Available data:
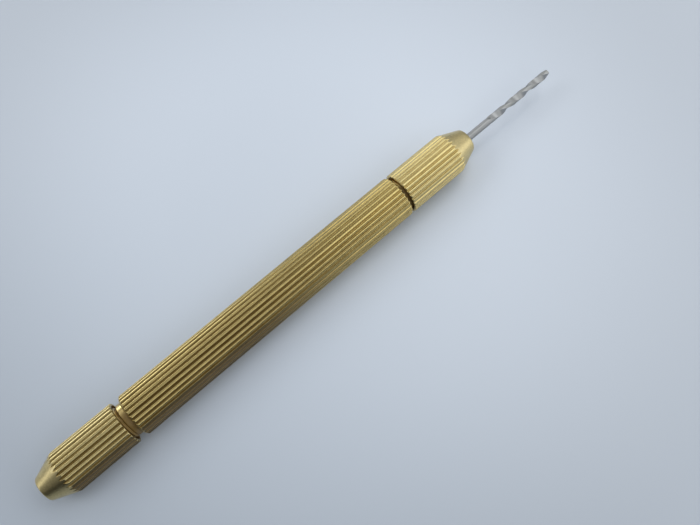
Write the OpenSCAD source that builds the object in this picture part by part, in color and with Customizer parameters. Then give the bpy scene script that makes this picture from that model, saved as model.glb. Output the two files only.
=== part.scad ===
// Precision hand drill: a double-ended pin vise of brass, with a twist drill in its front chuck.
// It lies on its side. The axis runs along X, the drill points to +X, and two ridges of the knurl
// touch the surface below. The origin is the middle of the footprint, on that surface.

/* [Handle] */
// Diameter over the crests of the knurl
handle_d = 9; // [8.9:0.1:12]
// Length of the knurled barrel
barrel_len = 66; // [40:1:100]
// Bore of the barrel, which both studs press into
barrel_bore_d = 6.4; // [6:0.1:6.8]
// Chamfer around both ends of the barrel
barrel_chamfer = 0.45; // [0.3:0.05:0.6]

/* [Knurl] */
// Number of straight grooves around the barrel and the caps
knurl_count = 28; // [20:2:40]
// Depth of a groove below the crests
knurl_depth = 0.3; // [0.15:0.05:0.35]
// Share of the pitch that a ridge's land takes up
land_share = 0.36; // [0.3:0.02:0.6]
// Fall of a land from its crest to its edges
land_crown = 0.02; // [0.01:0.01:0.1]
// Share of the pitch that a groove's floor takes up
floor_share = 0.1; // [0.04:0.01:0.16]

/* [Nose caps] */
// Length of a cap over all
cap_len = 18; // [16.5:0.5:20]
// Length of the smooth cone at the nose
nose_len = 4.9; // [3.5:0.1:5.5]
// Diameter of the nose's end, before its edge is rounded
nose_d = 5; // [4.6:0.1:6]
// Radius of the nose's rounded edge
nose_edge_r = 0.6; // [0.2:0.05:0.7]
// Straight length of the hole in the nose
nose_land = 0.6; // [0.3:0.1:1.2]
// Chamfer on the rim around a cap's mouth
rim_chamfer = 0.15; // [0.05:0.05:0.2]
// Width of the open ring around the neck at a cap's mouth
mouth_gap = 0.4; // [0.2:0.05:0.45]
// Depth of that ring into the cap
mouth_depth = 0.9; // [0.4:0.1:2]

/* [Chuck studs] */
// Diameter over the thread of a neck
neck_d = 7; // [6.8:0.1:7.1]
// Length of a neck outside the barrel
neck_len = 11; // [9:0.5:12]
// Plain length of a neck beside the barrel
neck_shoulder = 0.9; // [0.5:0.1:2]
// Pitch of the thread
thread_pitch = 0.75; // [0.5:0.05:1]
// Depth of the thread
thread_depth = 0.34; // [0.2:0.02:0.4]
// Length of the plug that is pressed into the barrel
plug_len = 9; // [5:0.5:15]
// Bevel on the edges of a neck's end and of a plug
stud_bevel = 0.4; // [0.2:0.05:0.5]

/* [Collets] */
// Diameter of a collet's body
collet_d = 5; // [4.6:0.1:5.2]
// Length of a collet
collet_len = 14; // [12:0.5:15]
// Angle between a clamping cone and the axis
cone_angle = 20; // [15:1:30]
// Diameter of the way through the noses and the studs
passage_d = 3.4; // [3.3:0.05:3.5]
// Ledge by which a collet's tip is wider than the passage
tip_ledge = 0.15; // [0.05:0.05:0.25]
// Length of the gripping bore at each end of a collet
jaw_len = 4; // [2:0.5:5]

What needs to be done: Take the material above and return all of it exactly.

Answer to this task:
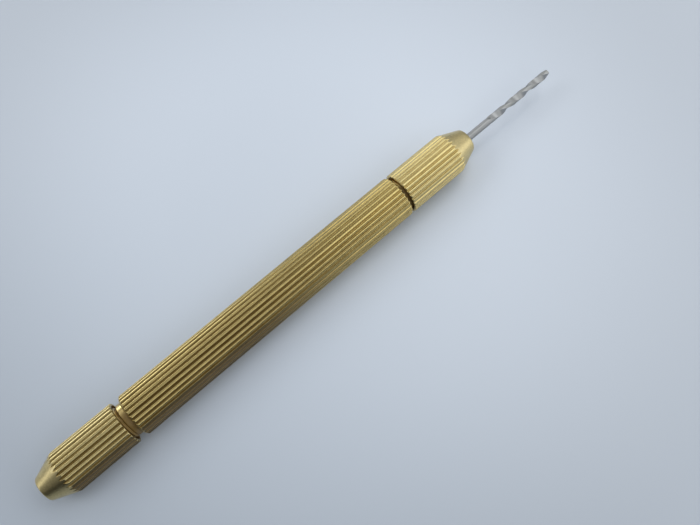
Write the OpenSCAD source that builds the object in this picture part by part, in color and with Customizer parameters. Then give the bpy scene script that makes this picture from that model, saved as model.glb. Output the two files only.
=== part.scad ===
// Precision hand drill: a double-ended pin vise of brass, with a twist drill in its front chuck.
// It lies on its side. The axis runs along X, the drill points to +X, and two ridges of the knurl
// touch the surface below. The origin is the middle of the footprint, on that surface.

/* [Handle] */
// Diameter over the crests of the knurl
handle_d = 9; // [8.9:0.1:12]
// Length of the knurled barrel
barrel_len = 66; // [40:1:100]
// Bore of the barrel, which both studs press into
barrel_bore_d = 6.4; // [6:0.1:6.8]
// Chamfer around both ends of the barrel
barrel_chamfer = 0.45; // [0.3:0.05:0.6]

/* [Knurl] */
// Number of straight grooves around the barrel and the caps
knurl_count = 28; // [20:2:40]
// Depth of a groove below the crests
knurl_depth = 0.3; // [0.15:0.05:0.35]
// Share of the pitch that a ridge's land takes up
land_share = 0.36; // [0.3:0.02:0.6]
// Fall of a land from its crest to its edges
land_crown = 0.02; // [0.01:0.01:0.1]
// Share of the pitch that a groove's floor takes up
floor_share = 0.1; // [0.04:0.01:0.16]

/* [Nose caps] */
// Length of a cap over all
cap_len = 18; // [16.5:0.5:20]
// Length of the smooth cone at the nose
nose_len = 4.9; // [3.5:0.1:5.5]
// Diameter of the nose's end, before its edge is rounded
nose_d = 5; // [4.6:0.1:6]
// Radius of the nose's rounded edge
nose_edge_r = 0.6; // [0.2:0.05:0.7]
// Straight length of the hole in the nose
nose_land = 0.6; // [0.3:0.1:1.2]
// Chamfer on the rim around a cap's mouth
rim_chamfer = 0.15; // [0.05:0.05:0.2]
// Width of the open ring around the neck at a cap's mouth
mouth_gap = 0.4; // [0.2:0.05:0.45]
// Depth of that ring into the cap
mouth_depth = 0.9; // [0.4:0.1:2]

/* [Chuck studs] */
// Diameter over the thread of a neck
neck_d = 7; // [6.8:0.1:7.1]
// Length of a neck outside the barrel
neck_len = 11; // [9:0.5:12]
// Plain length of a neck beside the barrel
neck_shoulder = 0.9; // [0.5:0.1:2]
// Pitch of the thread
thread_pitch = 0.75; // [0.5:0.05:1]
// Depth of the thread
thread_depth = 0.34; // [0.2:0.02:0.4]
// Length of the plug that is pressed into the barrel
plug_len = 9; // [5:0.5:15]
// Bevel on the edges of a neck's end and of a plug
stud_bevel = 0.4; // [0.2:0.05:0.5]

/* [Collets] */
// Diameter of a collet's body
collet_d = 5; // [4.6:0.1:5.2]
// Length of a collet
collet_len = 14; // [12:0.5:15]
// Angle between a clamping cone and the axis
cone_angle = 20; // [15:1:30]
// Diameter of the way through the noses and the studs
passage_d = 3.4; // [3.3:0.05:3.5]
// Ledge by which a collet's tip is wider than the passage
tip_ledge = 0.15; // [0.05:0.05:0.25]
// Length of the gripping bore at each end of a collet
jaw_len = 4; // [2:0.5:5]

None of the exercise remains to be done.